Provided material.
>> start
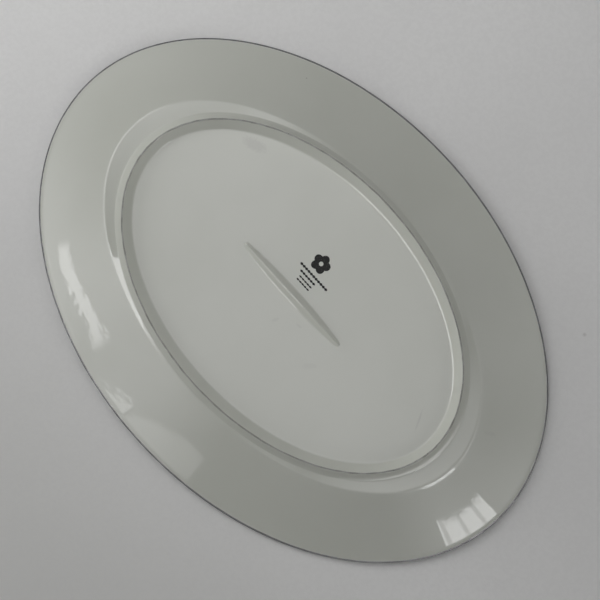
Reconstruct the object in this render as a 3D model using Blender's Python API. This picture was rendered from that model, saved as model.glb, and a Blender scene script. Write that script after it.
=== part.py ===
"""Oval china serving platter, standing on its foot ring.

Metres, +Z up. +X runs along the platter, and the origin is on the table under its middle.
The china is one fired piece. Its body, its foot ring, the bare edge that the foot stands on and
the support bar under the well are solids of their own here, and so are the metal rim band and
the printed mark, so that each can be named, coloured and changed by itself. Where two of them
meet they keep SEAT_GAP between them.
"""

import math

import bmesh
import bpy
from mathutils import Vector

# Overall size
LENGTH = 0.3556
WIDTH = 0.2486
HEIGHT = 0.0220

# Flange: it rises from the shoulder to the lip, a little bowed, and is thinnest at the lip
FLANGE_WIDTH = 0.0450
FLANGE_BOW = 0.0005
SHOULDER_HEIGHT = 0.0047
SHOULDER_SOFTNESS = 0.0016
LIP_THICKNESS = 0.0030

# Well: a flat floor that curves up into the flange
FLOOR_RECESS = 0.0042
FLOOR_THICKNESS = 0.0044
WELL_CORNER_INSET = 0.0020
WELL_SOFTNESS = 0.0100

# Foot ring: its crest is set in from the shoulder, more at the ends than at the sides
FOOT_SETBACK_END = 0.0164
FOOT_SETBACK_SIDE = 0.0055
FOOT_CREST_WIDTH = 0.0014
FOOT_INNER_RUN_END = 0.0036
FOOT_INNER_RUN_SIDE = 0.0048
FOOT_FLARE_END = 0.0056
FOOT_FLARE_SIDE = 0.0036
FOOT_OUTER_RUN = 0.0024
FOOT_OUTER_HEIGHT = 0.0031
FOOT_OUTER_SOFTNESS = 0.0008
FOOT_EDGE_HEIGHT = 0.0005

# Support bar: a spindle-shaped ridge with blunt ends, under the middle of the floor
BAR_LENGTH = 0.0790
BAR_WIDTH = 0.0078
BAR_DEPTH = 0.0022
BAR_CREST_WIDTH = 0.0012
BAR_FLANK = 0.35
BAR_END_WIDTH = 0.42
BAR_END_DEPTH = 0.40

# Metal band round the lip
BAND_THICKNESS = 0.0004

# Printed mark: a blossom over four beaded rules, read from the bar outwards (-Y is its top)
PRINT_THICKNESS = 0.0002
EMBLEM_RADIUS = 0.0058
EMBLEM_EYE_RADIUS = 0.0013
EMBLEM_PETALS = 5
EMBLEM_PETAL_DEPTH = 0.26
EMBLEM_PLACE = (-0.0015, -0.0240)
BEAD_PITCH = 0.0020
BEAD_NECK = 0.35
# each rule: middle X, middle Y, number of beads, bead height
RULES = (
    (0.0010, -0.0160, 11, 0.0017),
    (-0.0010, -0.0131, 6, 0.0015),
    (0.0000, -0.0105, 5, 0.0011),
    (0.0000, -0.0084, 5, 0.0011),
)

# Clearance where two solids meet
SEAT_GAP = 0.0003

# Fineness
SEGMENTS = 96
CORNER_STEPS = 3
FLANGE_STEPS = 4
LIP_STEPS = 3
BAR_STEPS = 20
EMBLEM_STEPS = 60

# Worked out from the sizes above. An outline is an oval's two half-lengths.
RIM = (LENGTH / 2, WIDTH / 2)
SHOULDER = (RIM[0] - FLANGE_WIDTH, RIM[1] - FLANGE_WIDTH)
FOOT = (SHOULDER[0] - FOOT_SETBACK_END, SHOULDER[1] - FOOT_SETBACK_SIDE)
HALF_CREST = FOOT_CREST_WIDTH / 2
RECESS = (
    FOOT[0] - HALF_CREST - FOOT_INNER_RUN_END,
    FOOT[1] - HALF_CREST - FOOT_INNER_RUN_SIDE,
)
FLARE = (FOOT[0] + FOOT_FLARE_END, FOOT[1] + FOOT_FLARE_SIDE)
LIP_RADIUS = LIP_THICKNESS / 2
LIP_CENTRE_HEIGHT = HEIGHT - LIP_RADIUS
FLOOR_TOP = FLOOR_RECESS + FLOOR_THICKNESS
SEAT_HEIGHT = FLOOR_RECESS - SEAT_GAP


def clear_scene():
    """Remove every object that the file starts with."""
    for obj in list(bpy.data.objects):
        bpy.data.objects.remove(obj, do_unlink=True)


def make_material(name, colour, roughness, metallic=0.0):
    """A material of one plain finish."""
    material = bpy.data.materials.new(name)
    material.use_nodes = True
    shader = material.node_tree.nodes["Principled BSDF"]
    shader.inputs["Base Color"].default_value = (*colour, 1.0)
    shader.inputs["Roughness"].default_value = roughness
    shader.inputs["Metallic"].default_value = metallic
    material.diffuse_color = (*colour, 1.0)
    return material


def add_object(name, bm, material, parent):
    """Turn a bmesh into a named object with one material, shaded smooth between its edges."""
    bmesh.ops.recalc_face_normals(bm, faces=bm.faces)
    mesh = bpy.data.meshes.new(name)
    bm.to_mesh(mesh)
    bm.free()
    mesh.shade_smooth()
    mesh.set_sharp_from_angle(angle=math.radians(35))
    mesh.materials.append(material)
    obj = bpy.data.objects.new(name, mesh)
    bpy.context.scene.collection.objects.link(obj)
    obj.parent = parent
    return obj


def station(outline, offset, height):
    """One level of an oval form: half-length, half-width and height."""
    return Vector((outline[0] + offset, outline[1] + offset, height))


def softened(corners):
    """Stations along straight runs whose corners are rounded, each from (station, reach)."""
    stations = []
    for i, (corner, reach) in enumerate(corners):
        if reach == 0:
            stations.append(corner)
            continue
        before = corner + (corners[i - 1][0] - corner).normalized() * reach
        after = corner + (corners[i + 1][0] - corner).normalized() * reach
        for step in range(CORNER_STEPS + 1):
            t = step / CORNER_STEPS
            stations.append(before * (1 - t) ** 2 + corner * 2 * t * (1 - t) + after * t**2)
    return stations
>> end
Aim. All of the data must be returned exactly.

Answer to the exercise.
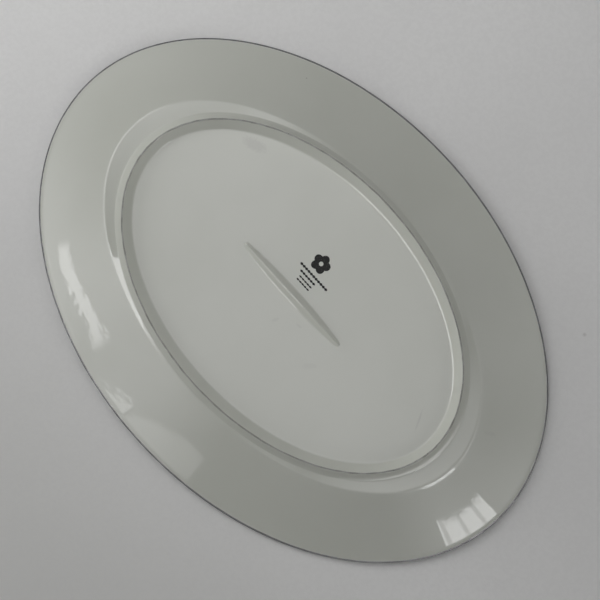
Reconstruct the object in this render as a 3D model using Blender's Python API. This picture was rendered from that model, saved as model.glb, and a Blender scene script. Write that script after it.
=== part.py ===
"""Oval china serving platter, standing on its foot ring.

Metres, +Z up. +X runs along the platter, and the origin is on the table under its middle.
The china is one fired piece. Its body, its foot ring, the bare edge that the foot stands on and
the support bar under the well are solids of their own here, and so are the metal rim band and
the printed mark, so that each can be named, coloured and changed by itself. Where two of them
meet they keep SEAT_GAP between them.
"""

import math

import bmesh
import bpy
from mathutils import Vector

# Overall size
LENGTH = 0.3556
WIDTH = 0.2486
HEIGHT = 0.0220

# Flange: it rises from the shoulder to the lip, a little bowed, and is thinnest at the lip
FLANGE_WIDTH = 0.0450
FLANGE_BOW = 0.0005
SHOULDER_HEIGHT = 0.0047
SHOULDER_SOFTNESS = 0.0016
LIP_THICKNESS = 0.0030

# Well: a flat floor that curves up into the flange
FLOOR_RECESS = 0.0042
FLOOR_THICKNESS = 0.0044
WELL_CORNER_INSET = 0.0020
WELL_SOFTNESS = 0.0100

# Foot ring: its crest is set in from the shoulder, more at the ends than at the sides
FOOT_SETBACK_END = 0.0164
FOOT_SETBACK_SIDE = 0.0055
FOOT_CREST_WIDTH = 0.0014
FOOT_INNER_RUN_END = 0.0036
FOOT_INNER_RUN_SIDE = 0.0048
FOOT_FLARE_END = 0.0056
FOOT_FLARE_SIDE = 0.0036
FOOT_OUTER_RUN = 0.0024
FOOT_OUTER_HEIGHT = 0.0031
FOOT_OUTER_SOFTNESS = 0.0008
FOOT_EDGE_HEIGHT = 0.0005

# Support bar: a spindle-shaped ridge with blunt ends, under the middle of the floor
BAR_LENGTH = 0.0790
BAR_WIDTH = 0.0078
BAR_DEPTH = 0.0022
BAR_CREST_WIDTH = 0.0012
BAR_FLANK = 0.35
BAR_END_WIDTH = 0.42
BAR_END_DEPTH = 0.40

# Metal band round the lip
BAND_THICKNESS = 0.0004

# Printed mark: a blossom over four beaded rules, read from the bar outwards (-Y is its top)
PRINT_THICKNESS = 0.0002
EMBLEM_RADIUS = 0.0058
EMBLEM_EYE_RADIUS = 0.0013
EMBLEM_PETALS = 5
EMBLEM_PETAL_DEPTH = 0.26
EMBLEM_PLACE = (-0.0015, -0.0240)
BEAD_PITCH = 0.0020
BEAD_NECK = 0.35
# each rule: middle X, middle Y, number of beads, bead height
RULES = (
    (0.0010, -0.0160, 11, 0.0017),
    (-0.0010, -0.0131, 6, 0.0015),
    (0.0000, -0.0105, 5, 0.0011),
    (0.0000, -0.0084, 5, 0.0011),
)

# Clearance where two solids meet
SEAT_GAP = 0.0003

# Fineness
SEGMENTS = 96
CORNER_STEPS = 3
FLANGE_STEPS = 4
LIP_STEPS = 3
BAR_STEPS = 20
EMBLEM_STEPS = 60

# Worked out from the sizes above. An outline is an oval's two half-lengths.
RIM = (LENGTH / 2, WIDTH / 2)
SHOULDER = (RIM[0] - FLANGE_WIDTH, RIM[1] - FLANGE_WIDTH)
FOOT = (SHOULDER[0] - FOOT_SETBACK_END, SHOULDER[1] - FOOT_SETBACK_SIDE)
HALF_CREST = FOOT_CREST_WIDTH / 2
RECESS = (
    FOOT[0] - HALF_CREST - FOOT_INNER_RUN_END,
    FOOT[1] - HALF_CREST - FOOT_INNER_RUN_SIDE,
)
FLARE = (FOOT[0] + FOOT_FLARE_END, FOOT[1] + FOOT_FLARE_SIDE)
LIP_RADIUS = LIP_THICKNESS / 2
LIP_CENTRE_HEIGHT = HEIGHT - LIP_RADIUS
FLOOR_TOP = FLOOR_RECESS + FLOOR_THICKNESS
SEAT_HEIGHT = FLOOR_RECESS - SEAT_GAP


def clear_scene():
    """Remove every object that the file starts with."""
    for obj in list(bpy.data.objects):
        bpy.data.objects.remove(obj, do_unlink=True)


def make_material(name, colour, roughness, metallic=0.0):
    """A material of one plain finish."""
    material = bpy.data.materials.new(name)
    material.use_nodes = True
    shader = material.node_tree.nodes["Principled BSDF"]
    shader.inputs["Base Color"].default_value = (*colour, 1.0)
    shader.inputs["Roughness"].default_value = roughness
    shader.inputs["Metallic"].default_value = metallic
    material.diffuse_color = (*colour, 1.0)
    return material


def add_object(name, bm, material, parent):
    """Turn a bmesh into a named object with one material, shaded smooth between its edges."""
    bmesh.ops.recalc_face_normals(bm, faces=bm.faces)
    mesh = bpy.data.meshes.new(name)
    bm.to_mesh(mesh)
    bm.free()
    mesh.shade_smooth()
    mesh.set_sharp_from_angle(angle=math.radians(35))
    mesh.materials.append(material)
    obj = bpy.data.objects.new(name, mesh)
    bpy.context.scene.collection.objects.link(obj)
    obj.parent = parent
    return obj


def station(outline, offset, height):
    """One level of an oval form: half-length, half-width and height."""
    return Vector((outline[0] + offset, outline[1] + offset, height))


def softened(corners):
    """Stations along straight runs whose corners are rounded, each from (station, reach)."""
    stations = []
    for i, (corner, reach) in enumerate(corners):
        if reach == 0:
            stations.append(corner)
            continue
        before = corner + (corners[i - 1][0] - corner).normalized() * reach
        after = corner + (corners[i + 1][0] - corner).normalized() * reach
        for step in range(CORNER_STEPS + 1):
            t = step / CORNER_STEPS
            stations.append(before * (1 - t) ** 2 + corner * 2 * t * (1 - t) + after * t**2)
    return stations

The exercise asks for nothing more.